After electrification up to Rohtak, further electrification begun in February 2015. Electrification up to was completed in 2017. Operations of electric locos up to Jind begin in January 2018. After this, electrification up to got completed in March 2018.

Electrification of Kurukshetra–Narwana and Jind–Panipat branch lines was started in 2018 and has been completed in 2019.

Electrification of Jind–Sonipat branch line is also under planning.

Electrification of Bathinda-Firozpur branch line is in progress.

==Tracks==
Delhi–Bathinda is a double electric line.

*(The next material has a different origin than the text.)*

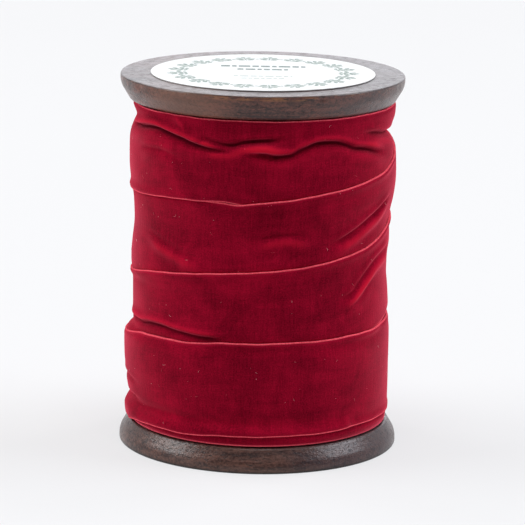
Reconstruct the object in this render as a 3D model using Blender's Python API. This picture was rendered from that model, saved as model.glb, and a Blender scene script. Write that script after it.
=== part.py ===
"""Ribbon spool: a stained wooden reel, wound with one length of velvet ribbon.

The reel stands on its base flange. The origin is the centre of its underside and +Z runs up its
axis. A wind angle is measured in degrees about +Z from the front (-Y), positive towards +X, and
keeps counting past 360 on the ribbon, which climbs as the angle grows. The ribbon was wound the
other way, downwards, so the free end is at the lowest angle and later turns lie over earlier ones.
"""

import math

import bmesh
import bpy

MM = 0.001

# Wooden reel
HEIGHT = 100.5 * MM
TOP_RADIUS = 38.0 * MM
BASE_RADIUS = 37.6 * MM
FLANGE_THICKNESS = 6.5 * MM
FACE_EDGE_ROUND = 0.8 * MM
RIM_FLAT = 0.4 * MM
RIM_ROUND = 5.0 * MM
RIM_TAPER = math.radians(31)
BARREL_RADIUS = 29.0 * MM
DOWEL_RADIUS = 4.5 * MM
DOWEL_SOCKET_DEPTH = 4.0 * MM
DOWEL_CHAMFER = 0.8 * MM
GAP = 0.3 * MM

# Paper label on the top face
LABEL_RADIUS = 30.0 * MM
LABEL_THICKNESS = 0.2 * MM
LABEL_GAP = 0.1 * MM

# Ribbon
RIBBON_WIDTH = 25.0 * MM
RIBBON_THICKNESS = 0.8 * MM
TURN_GAP = 0.25 * MM
LAYER = RIBBON_THICKNESS + TURN_GAP
OUTER_SEAT = 33.2 * MM  # radius under the first of the outer turns
HIDDEN_TURN_START = 1440.0  # wind angle where the outer turns come out of the inner layers
FIRST_FULL_TURN = 1080.0

# The outer turns' top edge: wind angle, height. The ribbon runs level under the top flange,
# comes down unevenly and ends level on the base flange.
TOP_EDGE_PATH = (
    (-250, 31.9),
    (-90, 31.9),
    (-60, 33.0),
    (0, 34.7),
    (90, 35.6),
    (180, 41.0),
    (280, 48.4),
    (360, 53.7),
    (420, 59.0),
    (450, 62.6),
    (540, 66.9),
    (640, 71.0),
    (720, 72.4),
    (780, 78.0),
    (810, 82.6),
    (900, 89.0),
    (1000, 93.4),
    (1040, 93.7),
    (1440, 93.7),
)

# How far the top edge stands outside the bottom edge, where a turn laps over the turn above it.
LEAN_PATH = (
    (-250, 0.2),
    (-150, 0.2),
    (-90, 1.54),
    (40, 1.54),
    (100, 0.2),
    (200, 0.2),
    (228, 1.3),
    (290, 1.54),
    (800, 1.54),
    (1000, 0.0),
    (1440, 0.0),
)

# The free end: hinged stretches of the last turn, from the wound part outwards.
TAIL_START = -160
TAIL_STRETCH = 30
TAIL_STRETCHES = 3
TAIL_AXIS_RADIUS = 36.5 * MM

# Double-sided tape under the ribbon's inner end
TAPE_THICKNESS = 0.2 * MM
TAPE_HEIGHT = 20.0 * MM
TAPE_START = 180
TAPE_ARC = 30

# Fineness of the meshes
ROUND_STEPS = 72
ARC_STEPS = 4
STRIP_STEP = 10  # degrees between the ribbon's cross-sections
MERGE_DISTANCE = 0.01 * MM
SHARP_ANGLE = math.radians(35)


def clear_scene():
    for thing in list(bpy.data.objects):
        bpy.data.objects.remove(thing, do_unlink=True)


def material(name, colour, roughness, metallic=0.0):
    made = bpy.data.materials.new(name)
    made.use_nodes = True
    shader = made.node_tree.nodes["Principled BSDF"]
    shader.inputs["Base Color"].default_value = (*colour, 1.0)
    shader.inputs["Roughness"].default_value = roughness
    shader.inputs["Metallic"].default_value = metallic
    return made


def add_object(name, mesh_maker, finish, origin=(0.0, 0.0, 0.0)):
    """Turns a bmesh in world coordinates into a named object whose origin is at the given point."""
    bmesh.ops.recalc_face_normals(mesh_maker, faces=mesh_maker.faces)
    bmesh.ops.translate(mesh_maker, verts=mesh_maker.verts, vec=[-c for c in origin])
    mesh = bpy.data.meshes.new(name)
    mesh_maker.to_mesh(mesh)
    mesh_maker.free()
    mesh.shade_smooth()
    mesh.set_sharp_from_angle(angle=SHARP_ANGLE)
    mesh.materials.append(finish)
    made = bpy.data.objects.new(name, mesh)
    made.location = origin
    bpy.context.scene.collection.objects.link(made)
    return made


def turned(profile):
    """Spins a closed profile of (radius, height) points about the Z axis."""
    shape = bmesh.new()
    points = [shape.verts.new((radius, 0.0, height)) for radius, height in profile]
    lines = []
    for start, end in zip(points, points[1:] + points[:1]):
        on_axis = start.co.x == 0.0 and end.co.x == 0.0
        if not on_axis:
            lines.append(shape.edges.new((start, end)))
    bmesh.ops.spin(
        shape,
        geom=points + lines,
        cent=(0.0, 0.0, 0.0),
        axis=(0.0, 0.0, 1.0),
        angle=math.tau,
        steps=ROUND_STEPS,
        use_merge=True,
    )
    bmesh.ops.remove_doubles(shape, verts=shape.verts, dist=MERGE_DISTANCE)
    return shape


def arc(centre, radius, start, end):
    """Points of a profile arc; angles in radians, from the radial direction towards +Z."""
    centre_radius, centre_height = centre
    angles = [start + (end - start) * step / ARC_STEPS for step in range(ARC_STEPS + 1)]
    return [(centre_radius + radius * math.cos(a), centre_height + radius * math.sin(a)) for a in angles]


def flange_profile(radius):
    """Half section of a flange lying face down at height 0, with its dowel socket above."""
    profile = [(0.0, 0.0)]
    profile += arc((radius - FACE_EDGE_ROUND, FACE_EDGE_ROUND), FACE_EDGE_ROUND, -math.pi / 2, 0.0)
    rim_top = FACE_EDGE_ROUND + RIM_FLAT
    profile += arc((radius - RIM_ROUND, rim_top), RIM_ROUND, 0.0, RIM_TAPER)
    taper_radius, taper_height = profile[-1]
    inner_radius = taper_radius - (FLANGE_THICKNESS - taper_height) * math.tan(RIM_TAPER)
    socket_radius = DOWEL_RADIUS + GAP
    socket_floor = FLANGE_THICKNESS - DOWEL_SOCKET_DEPTH
    profile += [
        (inner_radius, FLANGE_THICKNESS),
        (socket_radius, FLANGE_THICKNESS),
        (socket_radius, socket_floor),
        (0.0, socket_floor),
    ]
    return profile


def make_reel(wood, dowel_wood):
    base_profile = flange_profile(BASE_RADIUS)
    top_profile = [(r, HEIGHT - z) for r, z in flange_profile(TOP_RADIUS)]
    add_object("base_flange", turned(base_profile), wood)
    add_object("top_flange", turned(top_profile), wood)

    low = FLANGE_THICKNESS + GAP
    high = HEIGHT - FLANGE_THICKNESS - GAP
    bore = DOWEL_RADIUS + GAP
    barrel_profile = [(bore, low), (BARREL_RADIUS, low), (BARREL_RADIUS, high), (bore, high)]
    add_object("barrel", turned(barrel_profile), wood)

    low = FLANGE_THICKNESS - DOWEL_SOCKET_DEPTH + GAP
    high = HEIGHT - low
    waist = DOWEL_RADIUS - DOWEL_CHAMFER
    dowel_profile = [
        (0.0, low),
        (waist, low),
        (DOWEL_RADIUS, low + DOWEL_CHAMFER),
        (DOWEL_RADIUS, high - DOWEL_CHAMFER),
        (waist, high),
        (0.0, high),
    ]
    add_object("centre_dowel", turned(dowel_profile), dowel_wood)


def make_label(paper):
    low = HEIGHT + LABEL_GAP
    high = low + LABEL_THICKNESS
    profile = [(0.0, low), (LABEL_RADIUS, low), (LABEL_RADIUS, high), (0.0, high)]
    add_object("top_label", turned(profile), paper)


def along(path, angle):
    """Smoothly interpolated value of a path of (angle, millimetres) points, in metres."""
    last = len(path) - 1
    if angle <= path[0][0]:
        return path[0][1] * MM
    if angle >= path[last][0]:
        return path[last][1] * MM
    index = max(i for i in range(last) if path[i][0] <= angle)
    (a0, z0), (a1, z1) = path[index], path[index + 1]

    def slope(i):
        if i in (0, last):
            return 0.0
        before = (path[i][1] - path[i - 1][1]) / (path[i][0] - path[i - 1][0])
        after = (path[i + 1][1] - path[i][1]) / (path[i + 1][0] - path[i][0])
        return 0.0 if before * after <= 0 else 2 * before * after / (before + after)

    span = a1 - a0
    t = (angle - a0) / span
    start = (1 + 2 * t) * (1 - t) ** 2 * z0 + t * (1 - t) ** 2 * span * slope(index)
    end = t * t * (3 - 2 * t) * z1 + t * t * (t - 1) * span * slope(index + 1)
    return (start + end) * MM


def lift(angle):
    """How far the ribbon's bottom edge lies outside the seat, clear of the turn wound before it."""
    if angle >= HIDDEN_TURN_START:
        return 0.0
    floor = LAYER * min(1.0, (HIDDEN_TURN_START - angle) / (HIDDEN_TURN_START - FIRST_FULL_TURN))
    earlier = angle + 360
    drop = along(TOP_EDGE_PATH, earlier) - along(TOP_EDGE_PATH, angle)
    if earlier > HIDDEN_TURN_START or drop >= RIBBON_WIDTH:
        return floor
    share = drop / RIBBON_WIDTH
    lean, earlier_lean = along(LEAN_PATH, angle), along(LEAN_PATH, earlier)
    spare = min(lean * share, lean - earlier_lean * (1 - share))
    return max(floor, LAYER + lift(earlier) - spare)


def at_angle(radius, height, angle):
    turn = math.radians(angle)
    return (radius * math.sin(turn), -radius * math.cos(turn), height)


def strip(start_angle, end_angle, edges):
    """A curved strip from one wind angle to another; edges gives its section's corners at an angle."""
    steps = max(1, round((end_angle - start_angle) / STRIP_STEP))
    shape = bmesh.new()
    sections = []
    for step in range(steps + 1):
        angle = start_angle + (end_angle - start_angle) * step / steps
        sections.append([shape.verts.new(at_angle(r, z, angle)) for r, z in edges(angle)])
    shape.faces.new(sections[0])
    shape.faces.new(reversed(sections[-1]))
    for section, following in zip(sections, sections[1:]):
        for corner in range(len(section)):
            other = (corner + 1) % len(section)
            shape.faces.new((section[corner], following[corner], following[other], section[other]))
    return shape


def ribbon_section(angle):
    top = along(TOP_EDGE_PATH, angle)
    bottom = top - RIBBON_WIDTH
    inner_bottom = OUTER_SEAT + lift(angle)
    inner_top = inner_bottom + along(LEAN_PATH, angle)
    return (
        (inner_bottom, bottom),
        (inner_bottom + RIBBON_THICKNESS, bottom),
        (inner_top + RIBBON_THICKNESS, top),
        (inner_top, top),
    )


def make_inner_layers(velvet):
    """The turns under the outer ones, as one ring with a shoulder that makes room for the first."""
    low = FLANGE_THICKNESS + GAP
    high = HEIGHT - FLANGE_THICKNESS - GAP
    shoulder = high - RIBBON_WIDTH - 2 * GAP
    inside = BARREL_RADIUS + 2 * GAP + TAPE_THICKNESS
    narrow = OUTER_SEAT - GAP
    wide = narrow + LAYER
    profile = [
        (inside, low),
        (wide, low),
        (wide, shoulder),
        (narrow, shoulder),
        (narrow, high),
        (inside, high),
    ]
    add_object("ribbon_inner_layers", turned(profile), velvet)


def make_tape(tape):
    low = FLANGE_THICKNESS + 2 * GAP
    inner = BARREL_RADIUS + GAP
    outer = inner + TAPE_THICKNESS
    corners = ((inner, low), (outer, low), (outer, low + TAPE_HEIGHT), (inner, low + TAPE_HEIGHT))
    add_object("anchor_tape", strip(TAPE_START, TAPE_START + TAPE_ARC, lambda angle: corners), tape)


def make_ribbon(velvet):
    make_inner_layers(velvet)
    clearance = math.degrees(GAP / 2 / TAIL_AXIS_RADIUS)
    wound = strip(TAIL_START + clearance, HIDDEN_TURN_START, ribbon_section)
    add_object("ribbon_outer_turns", wound, velvet)
    for number in range(TAIL_STRETCHES):
        high_angle = TAIL_START - number * TAIL_STRETCH
        low_angle = high_angle - TAIL_STRETCH
        stretch = strip(low_angle + clearance, high_angle - clearance, ribbon_section)
        hinge = at_angle(TAIL_AXIS_RADIUS, 0.0, high_angle)
        add_object(f"ribbon_tail_{number + 1}", stretch, velvet, hinge)


def main():
    clear_scene()
    wood = material("walnut_stained_wood", (0.085, 0.048, 0.032), 0.45)
    dowel_wood = material("bare_beech", (0.55, 0.38, 0.22), 0.6)
    paper = material("label_paper", (0.86, 0.88, 0.87), 0.7)
    velvet = material("crimson_velvet", (0.36, 0.004, 0.02), 0.9)
    tape = material("clear_tape", (0.8, 0.8, 0.75), 0.3)
    make_reel(wood, dowel_wood)
    make_label(paper)
    make_tape(tape)
    make_ribbon(velvet)


main()
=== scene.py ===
"""Looks of the ribbon spool: a stained wooden reel with a paper label, wound with velvet ribbon.

Lengths are in millimetres until a mesh is made, and in metres in the scene and the materials. A
wind angle is in degrees about +Z from the front (-Y), positive towards +X, and keeps counting past
360 on the ribbon, which was wound in falling wind angles: the free end has the lowest one. Turn 0
is the band over the base flange at the front, and turn 3 the one under the top flange.
"""

import math
import random

import bmesh
import bpy
import numpy as np
from mathutils import Euler, Matrix, Vector


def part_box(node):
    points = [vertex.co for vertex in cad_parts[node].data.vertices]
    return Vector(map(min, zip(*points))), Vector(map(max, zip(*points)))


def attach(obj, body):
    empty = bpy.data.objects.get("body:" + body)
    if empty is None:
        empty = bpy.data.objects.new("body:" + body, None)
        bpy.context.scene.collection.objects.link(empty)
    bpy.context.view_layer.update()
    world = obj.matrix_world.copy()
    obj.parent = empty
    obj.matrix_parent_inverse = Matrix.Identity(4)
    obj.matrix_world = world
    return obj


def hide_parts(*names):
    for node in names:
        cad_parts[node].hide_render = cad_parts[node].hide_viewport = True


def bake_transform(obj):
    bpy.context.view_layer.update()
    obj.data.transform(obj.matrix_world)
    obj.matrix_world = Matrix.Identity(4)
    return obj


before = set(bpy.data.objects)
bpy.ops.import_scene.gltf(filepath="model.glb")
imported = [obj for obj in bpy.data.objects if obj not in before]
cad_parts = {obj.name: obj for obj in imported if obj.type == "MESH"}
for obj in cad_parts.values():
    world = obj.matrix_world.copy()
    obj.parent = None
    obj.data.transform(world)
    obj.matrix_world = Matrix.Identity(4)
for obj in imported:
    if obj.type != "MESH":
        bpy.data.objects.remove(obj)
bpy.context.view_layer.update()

MM = 0.001

# ---- Driving dimensions, read from the frame ----
TOP_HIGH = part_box("top_flange")[1]
BASE_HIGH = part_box("base_flange")[1]
LABEL_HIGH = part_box("top_label")[1]
BARREL_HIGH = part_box("barrel")[1]
HEIGHT = TOP_HIGH.z / MM
TOP_RADIUS = TOP_HIGH.x / MM
BASE_RADIUS = BASE_HIGH.x / MM
FLANGE_THICKNESS = BASE_HIGH.z / MM
BARREL_RADIUS = BARREL_HIGH.x / MM
LABEL_RADIUS = LABEL_HIGH.x / MM
LABEL_TOP = LABEL_HIGH.z / MM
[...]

The construction of Bathinda-Firozpur single line electrification is in under progress.

==Sheds==
Shakurbasti has a diesel loco shed. It houses WDS-4A, WDS-4B, WDS-4D, WDM-2 WDM3A, WDS6 and DEMUs. It also has a broad-gauge trip shed for WDM-2 and WDG-3A locos. WDS-4 shunting locos based all over Northern Railway are sent here for periodical maintenance.

==Developments==
The 42 km new broad gaugeline between Fazilka and Abohar was opened in 2012.

The Rewari–Rohtak line was commissioned in 2013.

Work for a new line from Rohtak to Hansi via Meham was inaugurated in 2013.

A new line from Jind to Sonipat was completed in 2015 and is operational now.

Central Government approved a new rail line from Jind to Hansi via Narnaund.

==Railway reorganisation==
Southern Punjab Railway was taken over by the state and merged with North Western Railway in 1930.

With the partition of India in 1947, North Western Railway was split. While the western portion became Pakistan West Railway, and later Pakistan Railways, the eastern part became Eastern Punjab Railway.

In 1952, Northern Railway was formed with a portion of East Indian Railway Company, west of Mughalsarai, Bikaner Railway and Eastern Punjab Railway.

==Stations==

- Julana railway station is in the Julana tehsil of Jind District 91 km from Delhi on the Delhi–Fazilka line.